The first new detail was that the CT scan had been now formally reported and there was a coincidental but suspicious 17 mm lesion in Mrs B’s neck. It was advised that an ENT opinion should be sought. The second detail was a note from an un-named clinician which read:

“I have discussed this CT result with Dr B who will organise ENT follow up for Mrs A. I couldn’t get hold of Mrs A on her phone”.

Dr B was criticised and censured for not reading the third discharge summary carefully.

Dr Peter Moodie

What followed

Mrs A was seen in the morning of 26 February as arranged, and the case notes make no reference to the CT scan or the suspicious lesion. She was treated for her hip pain and an ACC certificate issued.

In 2020 Mrs A attended an accident and emergency clinic, again with a sore hip. The CT scan report was seen and she was told about the neck lesion and referred to ENT. The lesion was found to be a metastatic squamous cell carcinoma.

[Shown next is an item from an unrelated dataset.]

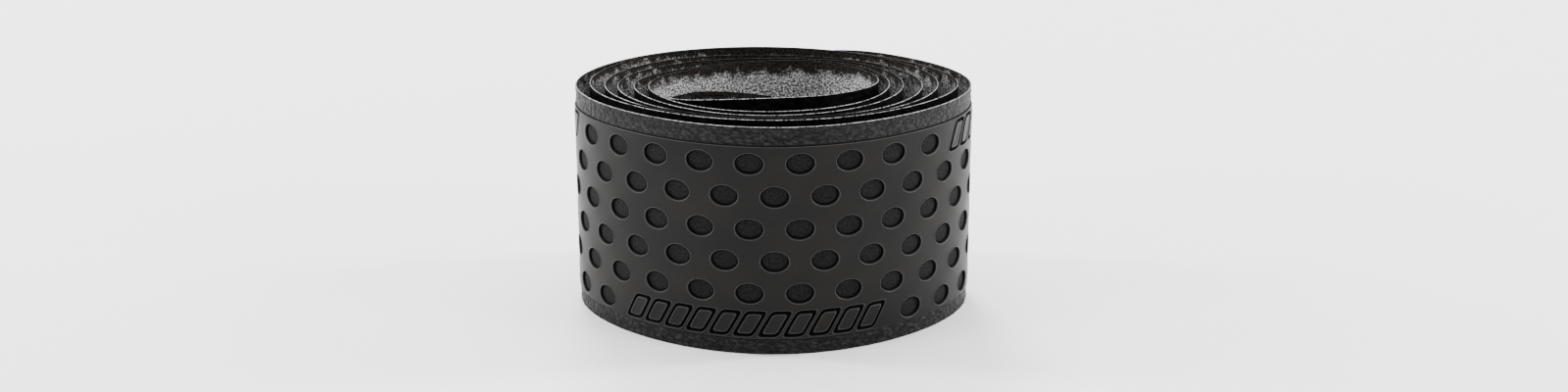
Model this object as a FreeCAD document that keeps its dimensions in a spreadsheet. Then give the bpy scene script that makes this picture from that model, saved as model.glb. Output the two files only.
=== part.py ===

Inevitably Dr B was criticised and censured for not reading the third discharge summary carefully and for not acting on the phone call from the hospital clinician. Dr B was adamant that he never received the clinician’s phone call, and explained that he never accepts calls on the weekends, so the call had to have come in before 11.50 am on 26September. He further explained that he could show that he was consulting from 9.00am that morning. What is more, he saw Mrs A in that same period and it beggared belief that he would have overlooked the advice.

What are the possible scenarios?

  • Dr B was recalling details which had occurred some 2 ½ years previously and he may have been mistaken.
  • The hospital clinician wrote what he intended to do rather than what he did.
  • Although very unlikely, the clinician might have rung the wrong doctor.

One further point, which was not made by Commissioner, is that when discharge or other documents are transmitted and then amended, there should be a very clear warning that there is new information in the documents. If these had been amended instructions to an airline pilot and it resulted in a “near miss” or even a crash, I suspect that there would quickly be a nationwide management policy on how amended documents should be transmitted.

Message from the College's Medical Director Luke Bradford

In response to the issue of amended discharge summaries and the cc’ing of results by secondary care clinicians to GPs without a formal transfer of care, the College has organised a conversation with MCNZ, HDC, Manatū Hauora and Te Whatu Ora. This conversation will address the clinical risk and administrative burden of this unsolicited non-communicated workload and will drive for a change in current practices.